You're going to need a WHOLE lot more than just 3 9L bags. I used 2 9L bags for my 29gal...

The next big tank I set up I'm going with mineralized topsoil again. It's really not difficult at all, you just have to like playing in the mud LOL IMO you can't beat the nutrient content for the price!!!


----------



## captain_bu (Oct 20, 2007)

I used 3.5 nine liter bags of amazonia I in each of my 48" long 50 gallon tanks. Substrate is from 3-5" deep. I think you need at least 4 bags for your tank.

One of my aquasoil tanks has 130 watts of PC light, floating plants to reduce light intensity and is dosed EI style at half the suggested rate, I also dose Excel daily per bottle directions. Tank is filled with vals, swords, crypts, java fern and a few fast growing stems (that grow pretty slow in this tank). The val, swords and crypts love the aquasoil. This tank is way easier to take care of than my CO2 injected tank with 108 watts of T5HO over it.

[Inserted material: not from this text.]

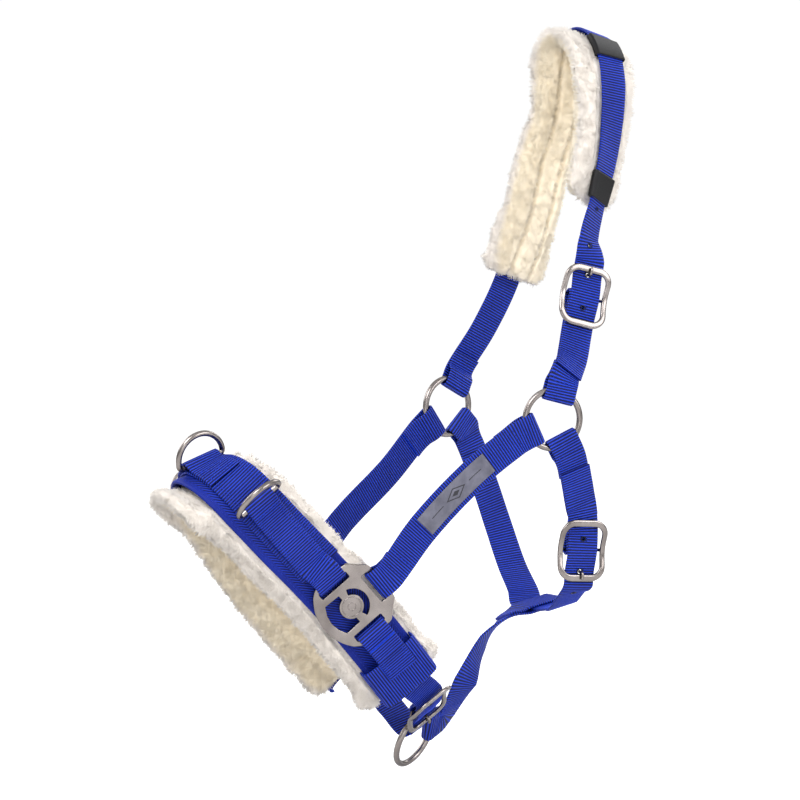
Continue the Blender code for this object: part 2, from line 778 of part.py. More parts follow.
def under_keeper(side, height, places):
    """Stations under the wide keeper, going from the plate towards the jaw."""
    rows = []
    for place in places:
        p, w, n = nose_run(side * place, side * (place + 1 * MM), 1 * MM)[0 if side == NEAR else -1]
        rows.append((p + n * height, n))
    return rows


def chin_tab():
    """From under the near keeper to the chin buckle's bar."""
    buckle = CHIN_BUCKLE
    low = KEEPER_AT - KEEPER_WIDE / 2
    rows = under_keeper(NEAR, WEB_GAP + WEB_THICK / 2, (low, low + 13 * MM, NOSE_END[NEAR] + 1 * MM))
    rows += buckle.tab_stations()[1:]
    frames = smooth_run(rows, 4.5 * MM)
    obj = band("chin_tab", looped(frames, None, BAR_FOLD), WEB_WIDTH, WEB_THICK, webbing())
    buckle.slot(obj)
    return frames


def chin_billet(tab):
    """From under the off keeper, through the chin ring and the buckle, and back over the tab."""
    buckle = CHIN_BUCKLE
    low = KEEPER_AT - KEEPER_WIDE / 2
    rows = under_keeper(OFF, WEB_GAP + WEB_THICK / 2, (low, low + 13 * MM, NOSE_END[OFF]))
    rows += stations((-37, -168, -493, -0.85, 0.0, -0.5), (-26, -160, -507, -0.6, 0.1, -0.8))
    rows.append((CHIN_LOW, Vector((-0.05, 0.24, -0.97))))
    rows += buckle.billet_stations(7 * MM)[:-1]
    rows += tail_over(tab, range(6, 14))
    frames = smooth_run(rows, 4.5 * MM)
    obj = band("chin_billet", frames, WEB_WIDTH, WEB_THICK, webbing())
    punch(obj, buckle.at(PRONG_HOLE, BILLET_UNDER_END + 0.3 * MM), buckle.out, 0)
    punch(obj, buckle.at(-8 * MM, BILLET_OVER_BAR - 0.7 * MM), buckle.out, 1)


JUNCTION = Vector((-6, -40, -428)) * MM  # where the jaw strap wraps the throat strap
JUNCTION_OUT = Vector((0, 0.2, -0.98)).normalized()
JUNCTION_BACK = Vector((0, 0.98, 0.2)).normalized()


def jaw_strap():
    """From the chin ring back to the throat strap. It twists a quarter turn on the way."""
    away = CHIN_RING_CHORD * math.cos(JAW_LEAVES) + CHIN_RING_UP * math.sin(JAW_LEAVES)
    start = CHIN_RING_CENTRE + away * (RING_RADIUS - RING_SAG) + CHIN_RING_AXIS * RING_LOOP
    rows = [(start, CHIN_RING_AXIS), (start + away * 17 * MM, CHIN_RING_AXIS)]
    rows += stations(
        (1.5, -112, -484, 0.88, 0.12, -0.34),
        (-2, -94, -455, 0.72, 0.32, -0.56),
        (-5, -73, -438, 0.28, 0.44, -0.83),
    )
    loop = WEB_THICK + WEB_GAP + 0.15 * MM
    front = JUNCTION - JUNCTION_BACK * 16 * MM + JUNCTION_OUT * loop
    rear = JUNCTION + JUNCTION_BACK * 14.5 * MM + JUNCTION_OUT * loop
    rows += [(front, JUNCTION_OUT), (rear, JUNCTION_OUT)]
    frames = smooth_run(rows, 5 * MM)
    made = looped(frames, (RING_FOLD[0], 20 * MM, 36 * MM), (loop, 30 * MM, 52 * MM))
    band("jaw_strap", made, WEB_WIDTH, WEB_THICK, webbing())


# ---------------------------------------------------------------- cheeks and throat


def cheek_strap(side, cheek_ring, plate, leave):
    word = "near" if side == NEAR else "off"
    if side == NEAR:
        middle = stations((70, -146, -315.5, 0.97, -0.20, 0.04), (64, -186, -354, 0.97, -0.24, 0.02))
    else:
        middle = stations((-70, -140, -324, -0.97, -0.20, 0.04), (-64, -183, -358, -0.97, -0.24, 0.02))
    rows = cheek_ring.strap_stations(leave) + middle + list(reversed(plate.strap_stations(plate.cheek)))
    frames = smooth_run(rows, 7 * MM)
    band(f"{word}_cheek_strap", looped(frames, RING_FOLD, PLATE_FOLD), WEB_WIDTH, WEB_THICK, webbing())
    return frames


def cheek_label(frames):
    """A soft grey label sewn on the near cheek strap."""
    middle = len(frames) // 2 - 1
    rows = lifted(frames[middle - 5 : middle + 6], WEB_THICK / 2 + 0.3 * MM + 0.5 * MM)
    band("cheek_label", rows, 17 * MM, 1.0 * MM, label_grey())


THROAT_BUCKLE = Buckle("throat_buckle", (72, -52, -377), (-0.08, -0.05, -0.995), (0.98, -0.12, -0.08))


def tail_over(tab, steps):
    """Stations of a strap's tail lying on the outer ply of a tab, counted from the tab's buckle end."""
    frames = list(reversed(tab))
    return [(frames[i][0] + frames[i][2] * (PLY + 0.6 * MM), frames[i][2]) for i in steps]


def throat_tab(cheek_ring):
    """The folded strap that hangs the throat buckle from the near cheek ring."""
    buckle = THROAT_BUCKLE
    rows = cheek_ring.strap_stations(295)
    rows += stations((80.5, -61, -322, 0.985, -0.13, 0.02), (76.3, -54, -343, 0.98, -0.12, -0.05))
    rows += buckle.tab_stations()
    frames = smooth_run(rows, 5 * MM)
    made = looped(frames, RING_FOLD, BAR_FOLD)
    obj = band("throat_tab", made, WEB_WIDTH, WEB_THICK, webbing())
    buckle.slot(obj)
    return frames


def throat_strap(off_ring, tab):
    """From the off cheek ring under the jaw to the near throat buckle, with its tail on the tab."""
    buckle = THROAT_BUCKLE
    rows = off_ring.strap_stations(313)
    rows += stations(
        (-78, -48, -335, -0.97, -0.05, -0.10),
        (-72, -38, -370, -0.93, 0.05, -0.35),
        (-57, -34, -402, -0.72, 0.12, -0.68),
        (-36, -36, -421, -0.35, 0.18, -0.92),
    )
    for x in (-20, -10, 10, 20):
        rows.append((JUNCTION + Vector((x, 0, 0)) * MM, JUNCTION_OUT))
    rows += stations(
        (30, -43.5, -425.5, 0.25, 0.18, -0.95),
        (44, -49, -423, 0.45, 0.14, -0.88),
        (62, -53, -412.5, 0.80, 0.02, -0.58),
    )
    rows += buckle.billet_stations(7 * MM)[:-1]
    rows += tail_over(tab, range(6, 14))
    frames = smooth_run(rows, 5 * MM)
    obj = band("throat_strap", looped(frames, RING_FOLD), WEB_WIDTH, WEB_THICK, webbing())
    punch(obj, buckle.at(PRONG_HOLE, BILLET_UNDER_END + 0.3 * MM), buckle.out, 0)
    punch(obj, buckle.at(-9 * MM, BILLET_OVER_BAR - 0.9 * MM), buckle.out, 1)
    for number, spot in enumerate(((66.5, -53.6, -407), (36, -47.6, -425.3)), start=2):
        centre = Vector(spot) * MM
        nearest = min(frames, key=lambda f: (f[0] - centre).length)
        punch(obj, nearest[0], nearest[2], number)


# ---------------------------------------------------------------- crown

CROWN_BUCKLE = Buckle("crown_buckle", (64, -45.5, -183), (-0.10, 0.26, 0.96), (0.985, -0.10, 0.12))

# Middle of the crown strap from the top of the poll down the near side
CROWN_PATH = stations(
    (0, 0, 21, 0, 0.30, 0.95),
    (20, -1, 16.5, 0.42, 0.27, 0.87),
    (36, -3, 3, 0.77, 0.22, 0.60),
    (45, -5, -18, 0.92, 0.18, 0.30),
    (50, -9, -46, 0.93, 0.28, 0.15),
    (54.5, -16.5, -78, 0.88, 0.42, 0.08),
    (57.5, -27, -110, 0.83, 0.54, 0.0),
    (61, -37, -138, 0.90, 0.40, 0.02),
)
OFF_CROWN_PATH = stations(
    (-19, -1, 15, -0.48, 0.27, 0.83),
    (-32, -2, -2, -0.82, 0.14, 0.53),
    (-41, -3, -26, -0.95, 0.02, 0.30),
    (-47.5, -5, -48, -0.98, -0.05, 0.20),
    (-55, -10, -72, -0.99, -0.07, 0.13),
    (-59, -17, -106, -0.99, -0.09, 0.12),
    (-63.5, -24, -139, -0.985, -0.10, 0.12),
    (-68, -32, -174, -0.985, -0.10, 0.12),
)
HOLE_PITCH = 25 * MM


def crown_strap(off_ring, tab):
    """From the off cheek ring over the poll to the near crown buckle, with its tail on the tab."""
    buckle = CROWN_BUCKLE
    rows = off_ring.strap_stations(63)
    rows += stations((-74, -50, -213, -0.985, -0.13, 0.10))
    rows += list(reversed(OFF_CROWN_PATH)) + CROWN_PATH
    rows += buckle.billet_stations(7 * MM)[:-1]
    rows += tail_over(tab, range(6, 13))
    frames = smooth_run(rows, 6 * MM)
    obj = band("crown_strap", looped(frames, RING_FOLD), WEB_WIDTH, WEB_THICK, webbing())
    punch(obj, buckle.at(PRONG_HOLE, BILLET_UNDER_END + 0.3 * MM), buckle.out, 0)
    punch(obj, buckle.at(-9 * MM, BILLET_OVER_BAR - 0.9 * MM), buckle.out, 1)
    start = buckle.at(PRONG_HOLE, BILLET_UNDER_END)
    near = [f for f in frames if f[0].x > 0]
    for number in (2, 3):
        wanted = (number - 1) * HOLE_PITCH
        centre, _, normal = min(
            (f for f in near if f[0].z > start.z), key=lambda f: abs((f[0] - start).length - wanted)
        )
        punch(obj, centre, normal, number)
    return frames


def crown_tab(cheek_ring):
    """The folded strap between the near cheek ring and the crown buckle."""
    buckle = CROWN_BUCKLE
    rows = cheek_ring.strap_stations(75)
    rows += stations((74.5, -61.5, -229, 0.985, -0.14, 0.08))
    rows += buckle.tab_stations()
    frames = smooth_run(rows, 5 * MM)
    fold = (RING_FOLD[0], RING_FOLD[1], 26 * MM)
    obj = band("crown_tab", looped(frames, fold, BAR_FOLD), WEB_WIDTH, WEB_THICK, webbing())
    buckle.slot(obj)
    return frames


def poll_pad():
    """The fleece pad under the crown strap, longer on the off side, with elastic keepers over the strap."""
    near_end, off_end = 166 * MM, 222 * MM
    path = stations((-74, -50, -213, -0.985, -0.13, 0.10))
    frames = smooth_run(path + list(reversed(OFF_CROWN_PATH)) + CROWN_PATH, 3 * MM)
    middle = min(range(len(frames)), key=lambda i: abs(frames[i][0].x))
    lengths = [0.0]
    for a, b in zip(frames, frames[1:]):
        lengths.append(lengths[-1] + (b[0] - a[0]).length)
    placed = [(length - lengths[middle], f) for length, f in zip(lengths, frames)]
    inside = [f for s, f in placed if -off_end <= s <= near_end]
    depth = WEB_THICK / 2 + KEEPER_THICK + 1.2 * MM + PAD_THICK / 2
    band(
        "poll_pad",
        lifted(inside[::3], -depth, 1.5 * MM),
        PAD_WIDTH,
        PAD_THICK,
        fleece(),
        across=6,
        rise=curl(WEB_WIDTH / 2 + 5 * MM, PAD_WIDTH / 2, PAD_CURL),
    )
    spots = {
        "near_upper_keeper": 33 * MM,
        "off_upper_keeper": -33 * MM,
        "near_lower_keeper": 149 * MM,
        "off_lower_keeper": -204 * MM,
    }
    for name, spot in spots.items():
        rows = [f for s, f in placed if abs(s - spot) <= KEEPER_LENGTH / 2]
        keeper(name, rows)


def keeper(name, rows):
    """A flat elastic sleeve round the crown strap."""
    half_v = WEB_WIDTH / 2 + 1.6 * MM
    half_h = WEB_THICK / 2 + 0.5 * MM + KEEPER_THICK / 2
    outline = rounded_rectangle(-half_v, half_v, -half_h, half_h, half_h * 0.8, 2)
    count = len(outline)

    def place(row, column):
        p, w, n = rows[row]
        v, height, _ = outline[column % count]
        return p + w * v + n * height

    mesh = grid_mesh(name, len(rows), count + 1, place)
    bm = bmesh.new()
    bm.from_mesh(mesh)
    bmesh.ops.remove_doubles(bm, verts=bm.verts, dist=0.00001)
    bmesh.ops.recalc_face_normals(bm, faces=bm.faces)
    bm.to_mesh(mesh)
    bm.free()
    obj = add_object(name, mesh, black_elastic())
    solid = obj.modifiers.new("thickness", "SOLIDIFY")
    solid.thickness = KEEPER_THICK
    solid.offset = 0


# ---------------------------------------------------------------- assembly


def build():
    noseband()
    centre_ring()
    plates = {}
    rings = {}
    for side, word in ((NEAR, "near"), (OFF, "off")):
        plate = plates[side] = Plate(side)
        rings[side] = CheekRing(side)
        plate.solid(f"{word}_side_plate")
        side_ring_strap(side, plate)
        wide_keeper(side)
        rear_strap(side, plate)
        ring(f"{word}_cheek_ring", rings[side].centre, rings[side].out)
    near_cheek = cheek_strap(NEAR, rings[NEAR], plates[NEAR], 205)
    cheek_strap(OFF, rings[OFF], plates[OFF], 217)
    cheek_label(near_cheek)

    chin_billet(chin_tab())
    ring("chin_ring", CHIN_RING_CENTRE, CHIN_RING_AXIS)
    jaw_strap()

    throat_strap(rings[OFF], throat_tab(rings[NEAR]))
    crown_strap(rings[OFF], crown_tab(rings[NEAR]))
    poll_pad()
    for buckle in (CHIN_BUCKLE, THROAT_BUCKLE, CROWN_BUCKLE):
        buckle.frame()
        buckle.prong()


clear_scene()
PARTS = make_collection("head_halter")
CUTTERS = make_collection("cutters")
build()
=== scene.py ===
import json
import math

import bmesh
import bpy
import numpy as np
from mathutils import Matrix, Vector, noise
from mathutils.bvhtree import BVHTree

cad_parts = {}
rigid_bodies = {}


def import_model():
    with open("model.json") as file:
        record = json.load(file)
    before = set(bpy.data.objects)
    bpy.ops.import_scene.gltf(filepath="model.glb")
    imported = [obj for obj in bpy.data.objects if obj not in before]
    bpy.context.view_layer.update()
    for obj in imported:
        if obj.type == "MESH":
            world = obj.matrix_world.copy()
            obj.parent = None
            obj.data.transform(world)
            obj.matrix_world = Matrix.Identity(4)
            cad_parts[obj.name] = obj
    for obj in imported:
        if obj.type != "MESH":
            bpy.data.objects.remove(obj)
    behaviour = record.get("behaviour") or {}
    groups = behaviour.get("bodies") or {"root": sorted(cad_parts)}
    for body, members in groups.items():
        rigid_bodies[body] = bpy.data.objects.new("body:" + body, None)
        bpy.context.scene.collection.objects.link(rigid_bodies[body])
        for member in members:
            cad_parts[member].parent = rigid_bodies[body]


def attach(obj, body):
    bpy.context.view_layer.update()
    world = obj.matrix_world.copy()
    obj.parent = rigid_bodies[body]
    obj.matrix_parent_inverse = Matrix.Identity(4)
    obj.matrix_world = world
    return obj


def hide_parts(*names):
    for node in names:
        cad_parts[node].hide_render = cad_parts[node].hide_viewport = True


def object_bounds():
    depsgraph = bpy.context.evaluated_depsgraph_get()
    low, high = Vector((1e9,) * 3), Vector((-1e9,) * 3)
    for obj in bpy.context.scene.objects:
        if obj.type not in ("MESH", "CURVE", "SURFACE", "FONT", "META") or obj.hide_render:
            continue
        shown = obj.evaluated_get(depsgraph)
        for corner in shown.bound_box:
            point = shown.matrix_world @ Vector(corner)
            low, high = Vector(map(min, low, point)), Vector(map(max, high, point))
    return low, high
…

The water softening qualities of the aquasoil start to wear off over time. I think it is easy and cheap enough to add dry ferts in addition to the aquasoil that it is a good idea. The ferts give plants that prefer to draw nutrients from the water column a boost and having ferts in the water column extends the life of the abundant nutrients in the aquasoil. I believe Tom Barr's test show that the nitrates in aquasoil will get pretty much depleted the first year but there will still be lots of nutrients in the substrate, aquasoil has a high CEC rating and will absorb ferts out of the water column. So you can choose to not dose an aquasoil tank if you want but you will deplete the nutrients more quickly than if you back them up with water column dosing. If you choose not to dose the water column initially you should start dosing at least KNO3 after the first 9-10 months to be on the safe side.

I agree that mineralized topsoil is a good choice if you don't mind making it but some people are going to prefer the look of the aquasoil.


----------



## milesm (Apr 4, 2006)

just beware of AS's ammonia spike when first used.


----------



## Barmy (May 13, 2010)

I always assumed that Aqua Soil was sold in Litres rather than Kilograms to make it easier to figure out how much you'd need. Maybe I'm just underestimating how thick I need my substrate to be, or maybe my above assumption is wrong, but a tank with a 4'x15" footprint should only need 23 litres of AS to get a 5cm (2 inch) thick layer. That's less than three 9L bags.

Would even the basic rooted plants I want to grow really need a deeper substrate than that? And if they do, would there be an issue with topping the AS off with an inert substrate (rather than buying more AS)?

I don't know what tack I'm going to take re: fert dosing yet, although I suspect I'll probably end up dosing Flourish and Excel, at least.


----------



## captain_bu (Oct 20, 2007)

Vals and swords grow large root systems. Not sure about dwarf sag (which by the way is really not so dwarf... it can grow to be 8" tall). I don't suggest topping off the aquasoil whatever you put on top is going to end up getting mixed in and look messy. 

As the other poster mentioned aquasoil leaches a lot of ammonia at first. It may be a full month before you can put your fish back in the tank.


----------